Started at day-break from San Luis, to go to the Gold Mines and Lavaderos of La Carolina, which are in the mountains on the north of the town.
Drove a set of loose horses before us, and, about twelve o'clock, stopped to change.
The horses were driven to the edge of a precipice which was quite perpendicular, and which overhung a torrent, and we formed a semicircle about them while the peons began to catch them with the lasso, which they were much afraid of. The horses were so crowded and scared, that I expected they would all have been over the precipice: at last the hind-legs of one horse went down the cliff, and he hung in a most extraordinary manner by the fore-legs, with his nose resting on the ground, as far from him as possible, to preserve his balance. As soon as we saw him in this situation, we allowed the other horses to escape, and in a moment the peon threw his lasso with the most surprising precision, and it went below the animal's tail like the breeching of harness. We then all hauled upon it, and at last lifted the horsey and succeeded in dragging him up: during the whole time time he remained quiet, and to all appearance perfectly conscious that the slightest struggle would have been fatal to him.
Having now completed a very rough and defective sketch of the Pampas, &c., and some of the provinces of the Rio Plata and of the governments and habits of the people, it is natural to consider how powerful this country must necessarily become, when, animated by a large population, enriched by the industry and intelligence of man, and protected by the integrity and power of well-constituted governments, it takes that rank in the civilized world which is due to its climate and soil; and as, in Nature's great system of succession, “nations and empires rise and fall, flourish and decay,” it is possible that this country, availing itself of the experience of past ages, may become the theatre of nobler actions than any of the nations of the Old World, whose obscure march towards civilization was without a precedent to guide them, or a beacon to warn them of their dangers. And far from being jealous of the superior strength and energy which a young country may attain, it is pleasing to anticipate the prosperity which may await it, and to indulge a hope that its young arm may assert the dignity and the honour of human nature; that it may liberate the slave, and against every threat or danger support freedom, when the infirmities of an older nation may have rendered her incapable of the task.
The mountains of the Andes run about North and South through the whole of South America, and they are consequently nearly parallel to the two shores of the Pacific and the Atlantic Oceans, dividing the country between them into two unequal parts, each bounded by an Ocean and by the Cordillera.
It would at first be expected that these twin countries, separated only by a range of mountains, should have a great resemblance to each other; but variety is the attribute of Omnipotence, and nature has granted to these two countries a difference of climate and geological construction which is very remarkable.

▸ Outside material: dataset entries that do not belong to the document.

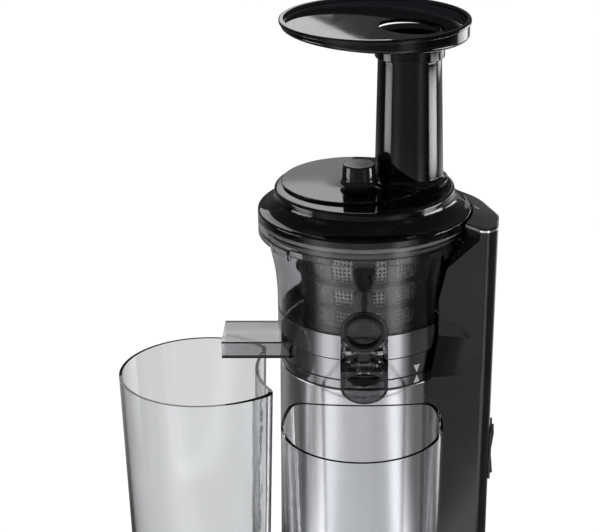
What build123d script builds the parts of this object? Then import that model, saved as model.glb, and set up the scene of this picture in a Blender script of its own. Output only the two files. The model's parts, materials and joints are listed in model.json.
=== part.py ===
from build123d import *
import math
import os

os.makedirs("parts", exist_ok=True)

# ---------------------------------------------------------------------------------------------
# Vertical cold press juicer.  Millimetres, +Z up, origin on the bowl's axis at table level,
# -Y is the front of the machine: juice leaves to the front right, pulp to the front left.
# ---------------------------------------------------------------------------------------------

# Directions round the bowl's axis, in degrees from +X
SPOUT_ANGLE = -40
CHUTE_ANGLE = -130
TUBE_ANGLE = 65
TRAY_ANGLE = 50

# Heights of the main levels
TOTAL_H = 433.0
FOOT_H = 2.6
SHELL_BOTTOM = 2.0
DECK_Z = 180.0
BOWL_Z = 187.0
FLOOR_Z = 209.3
SPLIT_Z = 291.2
LID_TOP_Z = 312.4
COLUMN_TOP_Z = 294.3

# Radii of the round body
BASE_R = 64.5
BASE_TOP_R = 62.2
RING_R = 61.5
BOWL_R = 63.2
SKIRT_R = 60.2
FLANGE_R = 76.0
DECK_BAND_WALL = 1.2

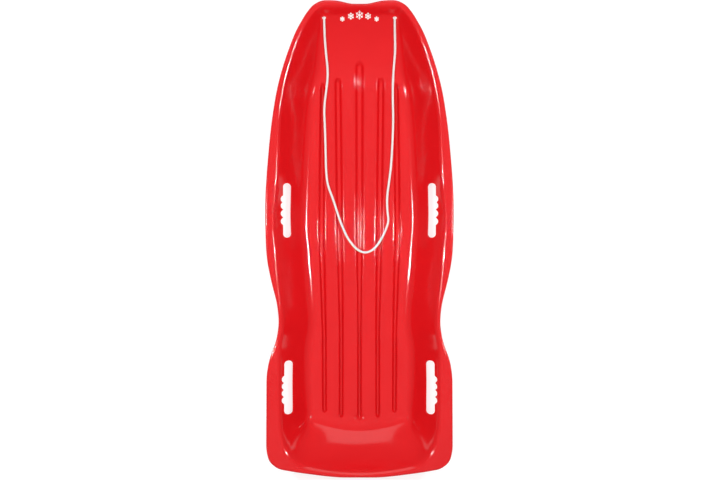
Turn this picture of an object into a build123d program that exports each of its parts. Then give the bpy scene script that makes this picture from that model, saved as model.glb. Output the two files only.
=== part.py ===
"""One-piece moulded toboggan with a tow rope.

The frame: +Y points to the nose, +Z up, and the origin lies under the middle of the hull, in
the plane that the runners rest on. All sizes are millimetres and degrees.
"""

import os
from math import asin, cos, degrees, pi, radians, sin, sqrt, tan

from build123d import *

# ---- overall sizes ---------------------------------------------------------------------------
LENGTH = 1219.0
WIDTH = 484.0
WALL = 3.0
HALF_LENGTH = LENGTH / 2
HALF_WIDTH = WIDTH / 2

# ---- heights ---------------------------------------------------------------------------------
RUNNER_DEPTH = 9.0  # how far each channel is pressed below the floor
FLOOR_HEIGHT = RUNNER_DEPTH + WALL  # top of the floor
NOSE_RAMP_LENGTH = 264.0  # from the start of the upturn to the nose
NOSE_RAMP_RADIUS = 370.0
LIP_DEPTH = 12.0  # the rim's edge is turned down this far
# Height of the rim along the hull: (share of the half length, height).
RIM_HEIGHTS = [
    (-1.0, 113), (-0.82, 108), (-0.66, 100), (-0.49, 93), (-0.33, 90),
    (0.16, 93), (0.49, 100), (0.74, 110), (0.92, 119), (1.0, 122),
]

# ---- plan curves: (share of the half length, share of the half width) -------------------------
# Corners of the right side's outline, from the middle of the nose round to the tail. Each one
# is rounded as far as its two sides allow.
OUTLINE = [
    (0.985, 0), (0.985, 0.091), (1, 0.248), (1, 0.397), (0.981, 0.492), (0.943, 0.568),
    (0.87, 0.676), (0.751, 0.791), (0.627, 0.878), (0.476, 0.938), (0.312, 0.977), (0.18, 1),
    (0.041, 1), (-0.082, 0.986), (-0.18, 0.936), (-0.271, 0.874), (-0.353, 0.853),
    (-0.43, 0.882), (-0.509, 0.959), (-0.574, 0.986), (-0.886, 0.986), (-0.935, 0.955),
    (-0.965, 0.86), (-0.979, 0.661), (-0.994, 0.372), (-1, 0.207), (-1, 0),
]
# The inner edge of the flat rim, along the side.
RIM_EDGE = [
    (-1.0, 0.846), (-0.74, 0.846), (-0.56, 0.851), (-0.466, 0.855), (-0.38, 0.825),
    (-0.30, 0.835), (-0.213, 0.860), (-0.13, 0.880), (-0.046, 0.895), (0.03, 0.915),
    (0.10, 0.919), (0.164, 0.903), (0.25, 0.880), (0.5, 0.851), (0.627, 0.802),
    (0.751, 0.723), (0.878, 0.603), (0.94, 0.500), (0.968, 0.438), (1.0, 0.395),
]
# The edge of the flat floor, where the side panel starts to curve up.
FLOOR_EDGE = [
    (-1.0, 0.488), (-0.72, 0.488), (-0.59, 0.508), (-0.50, 0.504), (-0.42, 0.479),
    (-0.33, 0.450), (-0.21, 0.467), (-0.08, 0.496), (0.08, 0.521), (0.25, 0.517),
    (0.41, 0.500), (0.50, 0.488), (0.625, 0.463), (0.735, 0.401), (0.87, 0.372), (1.0, 0.355),
]

# ---- bends between the floor, the side panels and the rim -------------------------------------
SIDE_SOFTNESS = 0.16  # share of the panel's run that the lower bend takes, on each side of it
BOWL_SOFTNESS = 0.42  # the same in the tail's bowl
RIM_SOFTNESS = 0.08
BOWL_RUN = 125.0  # from the floor's rear edge to the rim
BOWL_REAR_FLANGE = 10.0
BOWL_EDGE_ARCH = 22.0  # the floor's rear edge comes forward this much at the chine
CORNER_POWER = 3.0  # roundness of the rim's corners seen from above
NOSE_FLANGE = 12.0
NOSE_STEP_RUN = 24.0

# ---- channels pressed into the floor, which are the runners underneath ------------------------
# Steps of each channel from the rear: (distance from the middle, place, half width).
MIDDLE_CHANNEL = [(0.0, -460.0, 3.5), (0.0, -253.0, 3.5), (0.0, 20.0, 8.0), (0.0, 448.0, 10.0)]
INNER_CHANNEL = [
    (47.6, -456.0, 4.0), (47.6, -253.0, 4.0), (51.0, 20.0, 7.5), (57.0, 408.0, 7.5),
]
OUTER_CHANNEL = [
    (91.0, -444.0, 4.5), (92.0, -253.0, 4.5), (99.0, 20.0, 7.5), (99.0, 402.0, 7.5),
]

# ---- hand holes --------------------------------------------------------------------------------
# (rear end, front end, inner edge, outer edge, places of the finger scallops)
HAND_HOLES = {
    "front": (4.0, 144.0, 173.5, 194.5, (45.8, 66.0, 86.0, 103.0)),
    "rear": (-450.0, -313.0, 168.5, 191.0, (-414.0, -396.0, -378.5, -360.5)),
}
HAND_HOLE_CORNER = 9.5
SCALLOP_RADIUS = 10.0
SCALLOP_DEPTH = 6.0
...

From the tops of the Andes she supplies both of them with water; by the gradual melting of the snow they are both irrigated exactly in proportion to their wants; and vegetation, instead of being exhausted by the burning sun of summer, is thus nourished and supported by the very heat which threatened to destroy it.
The water, however, which flows through Chili towards the Pacific, is confined in its whole course, and forces its way through a country as mountainous as the highlands of Scotland or Switzerland.